TASK: Search the material below for the word "type" and copy every line in which it occurs.

RECORDS SUPPLIED:
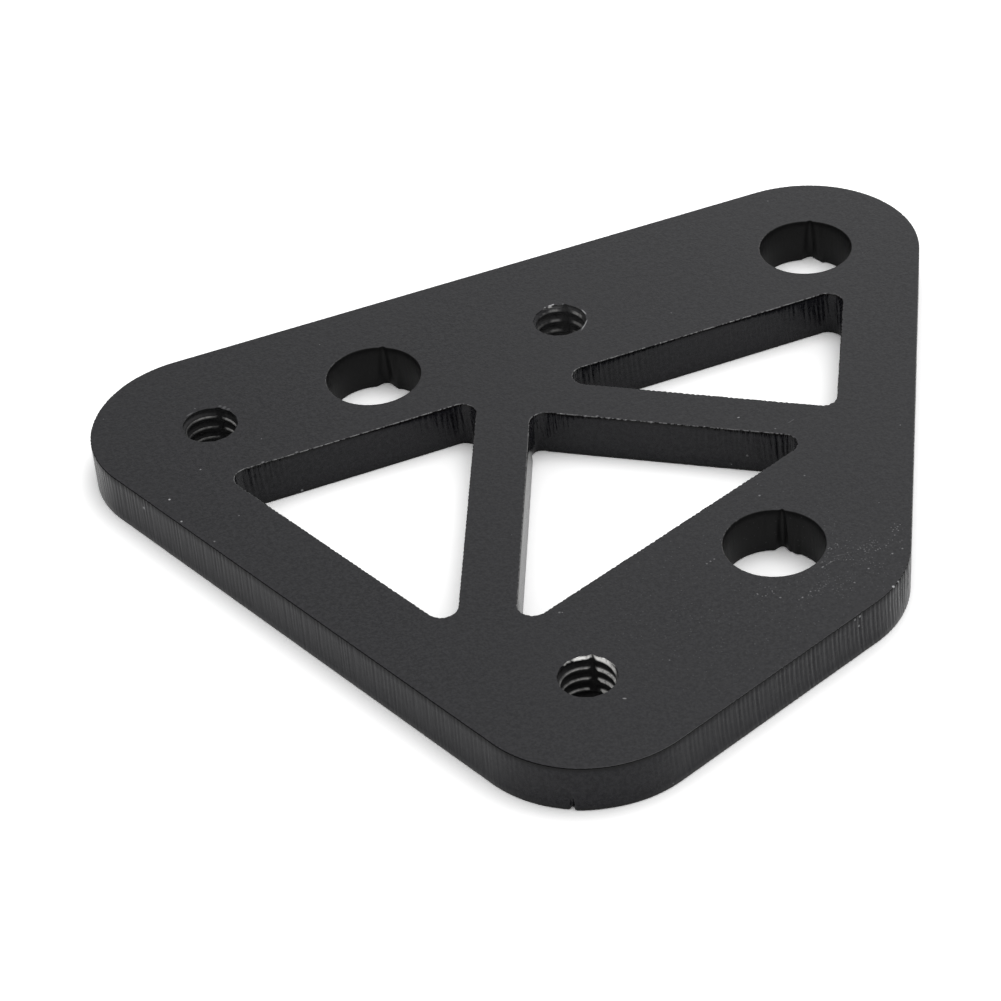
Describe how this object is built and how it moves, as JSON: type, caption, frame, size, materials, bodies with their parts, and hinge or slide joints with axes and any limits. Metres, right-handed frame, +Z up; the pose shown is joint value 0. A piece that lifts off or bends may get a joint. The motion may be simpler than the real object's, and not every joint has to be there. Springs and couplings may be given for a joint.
{
  "type": "throttle cable bracket",
  "caption": "Flat black bracket plate that holds a throttle cable: plain fixing holes, tapped holes and triangular windows between struts.",
  "frame": {"origin": "centre of the left fixing hole at the underside", "axes": "+X along the back row of holes towards the right fixing hole, +Y towards the back edge, +Z up through the plate to its top face"},
  "size_m": [0.0907, 0.0755, 0.005],
  "materials": {
    "powder_coat": "satin black powder coat on cut steel plate, with bare thread crests"
  },
  "bodies": {
    "root": {"bracket_plate": "powder_coat"}
  },
  "joints": []
}
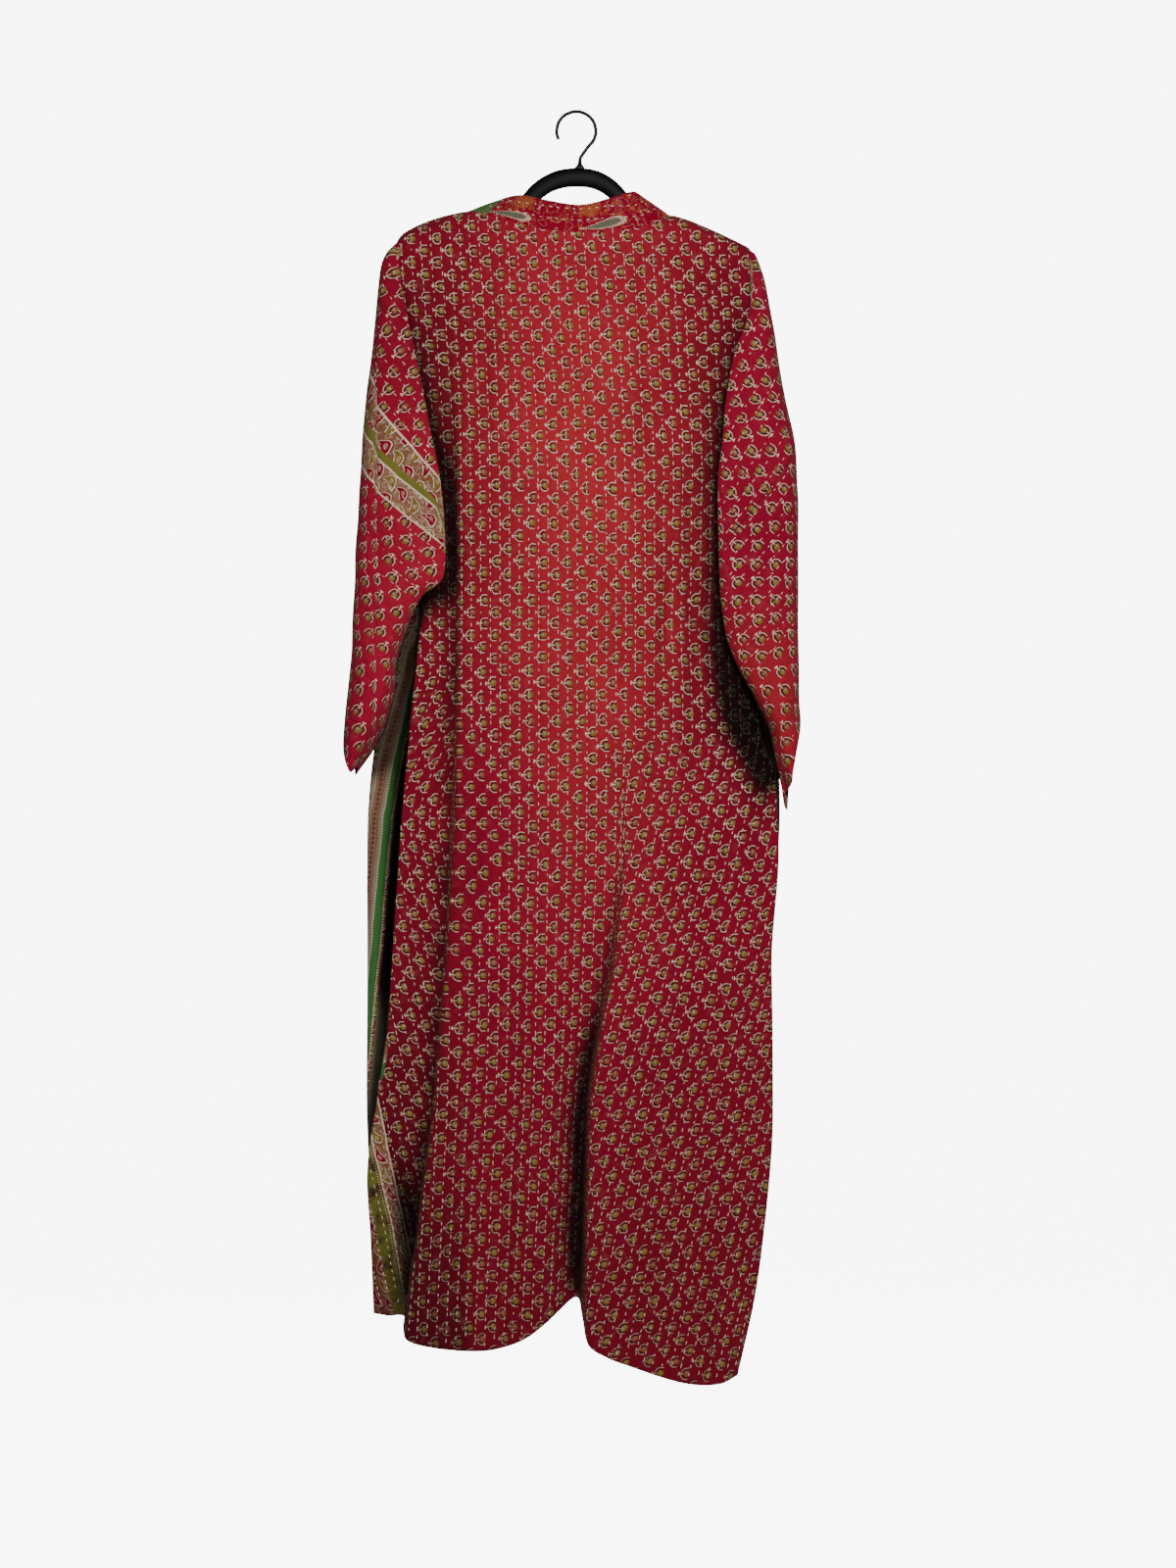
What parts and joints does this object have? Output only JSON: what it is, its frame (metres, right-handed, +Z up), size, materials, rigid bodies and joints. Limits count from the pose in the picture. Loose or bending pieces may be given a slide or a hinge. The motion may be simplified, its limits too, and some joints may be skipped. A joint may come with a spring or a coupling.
{
  "type": "long open kimono-style robe on a hanger",
  "caption": "Ankle-length open-front robe of printed, running-stitched cotton with straight sleeves and a neckband, hanging by its shoulders on a contoured hanger.",
  "frame": {"origin": "inside top of the hanger's hook, where the rod lies", "axes": "+Z up along the robe's length, -Y out of the robe's back, +X to the right as seen from behind"},
  "size_m": [0.508, 0.1081, 1.4266],
  "materials": {
    "red_cloth": "washed cotton with a small print and running stitches",
    "lining_side_cloth": "washed cotton, the inner side with another print",
    "band_cloth": "washed cotton with a scroll print",
    "green_cloth": "washed cotton",
    "hanger_plastic": "satin black",
    "hook_metal": "black"
  },
  "bodies": {
    "root": {"back_panel": "red_cloth", "front_panel_left": "lining_side_cloth", "front_panel_right": "lining_side_cloth", "sleeve_left": "red_cloth", "sleeve_right": "red_cloth", "neckband_patch": "green_cloth", "neckband_back": "band_cloth", "neckband_left": "band_cloth", "neckband_right": "band_cloth", "hanger_body": "hanger_plastic", "hanger_hook": "hook_metal"}
  },
  "joints": []
}
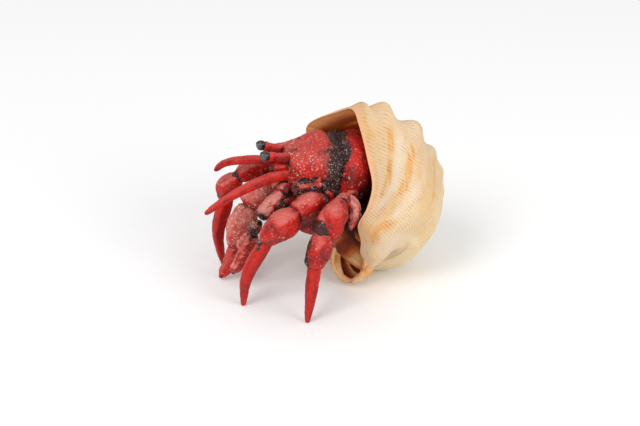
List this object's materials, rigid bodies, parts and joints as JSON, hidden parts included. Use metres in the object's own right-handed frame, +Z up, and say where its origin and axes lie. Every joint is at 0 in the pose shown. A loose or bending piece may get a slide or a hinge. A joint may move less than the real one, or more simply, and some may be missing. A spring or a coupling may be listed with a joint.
{
  "type": "toy hermit crab figure",
  "caption": "Painted moulded-plastic hermit crab looking out of a knobbed spiral whelk shell, standing on its leg tips and the shell's base.",
  "frame": {"origin": "centre of the bounding box in plan, at the floor the figure stands on", "axes": "+Z up, the crab looks towards -Y, its left side is +X"},
  "size_m": [0.059, 0.0768, 0.0549],
  "materials": {
    "shell": "matte",
    "eyes": "gloss",
    "carapace": "satin",
    "feelers": "satin",
    "underside": "satin",
    "large_claw": "satin",
    "limbs": "satin"
  },
  "bodies": {
    "root": {"antenna_l": "feelers", "antenna_r": "feelers", "carapace_front": "carapace", "carapace_rear": "carapace", "claw_large_carpus": "large_claw", "claw_large_finger": "large_claw", "claw_large_merus": "large_claw", "claw_large_palm": "large_claw", "claw_large_thumb": "large_claw", "claw_small_carpus": "limbs", "claw_small_finger": "limbs", "claw_small_merus": "limbs", "claw_small_palm": "limbs", "eye_l": "eyes", "eye_r": "eyes", "eyestalk_l": "carapace", "eyestalk_r": "carapace", "leg_fourth_l": "limbs", "leg_fourth_r": "limbs", "leg_front_l_carpus": "limbs", "leg_front_l_dactyl": "limbs", "leg_front_l_merus": "limbs", "leg_front_l_propodus": "limbs", "leg_front_r_carpus": "limbs", "leg_front_r_dactyl": "limbs", "leg_front_r_merus": "limbs", "leg_front_r_propodus": "limbs", "leg_rear_l_carpus": "limbs", "leg_rear_l_dactyl": "limbs", "leg_rear_l_merus": "limbs", "leg_rear_l_propodus": "limbs", "leg_rear_r_carpus": "limbs", "leg_rear_r_dactyl": "limbs", "leg_rear_r_merus": "limbs", "leg_rear_r_propodus": "limbs", "mouthparts": "underside", "shell_body_whorl": "shell", "shell_spire": "shell", "shell_spout": "shell", "thorax": "underside"}
  },
  "joints": []
}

RESULT OF THIS TASK:
Describe how this object is built and how it moves, as JSON: type, caption, frame, size, materials, bodies with their parts, and hinge or slide joints with axes and any limits. Metres, right-handed frame, +Z up; the pose shown is joint value 0. A piece that lifts off or bends may get a joint. The motion may be simpler than the real object's, and not every joint has to be there. Springs and couplings may be given for a joint.
  "type": "throttle cable bracket",
  "type": "long open kimono-style robe on a hanger",
  "type": "toy hermit crab figure",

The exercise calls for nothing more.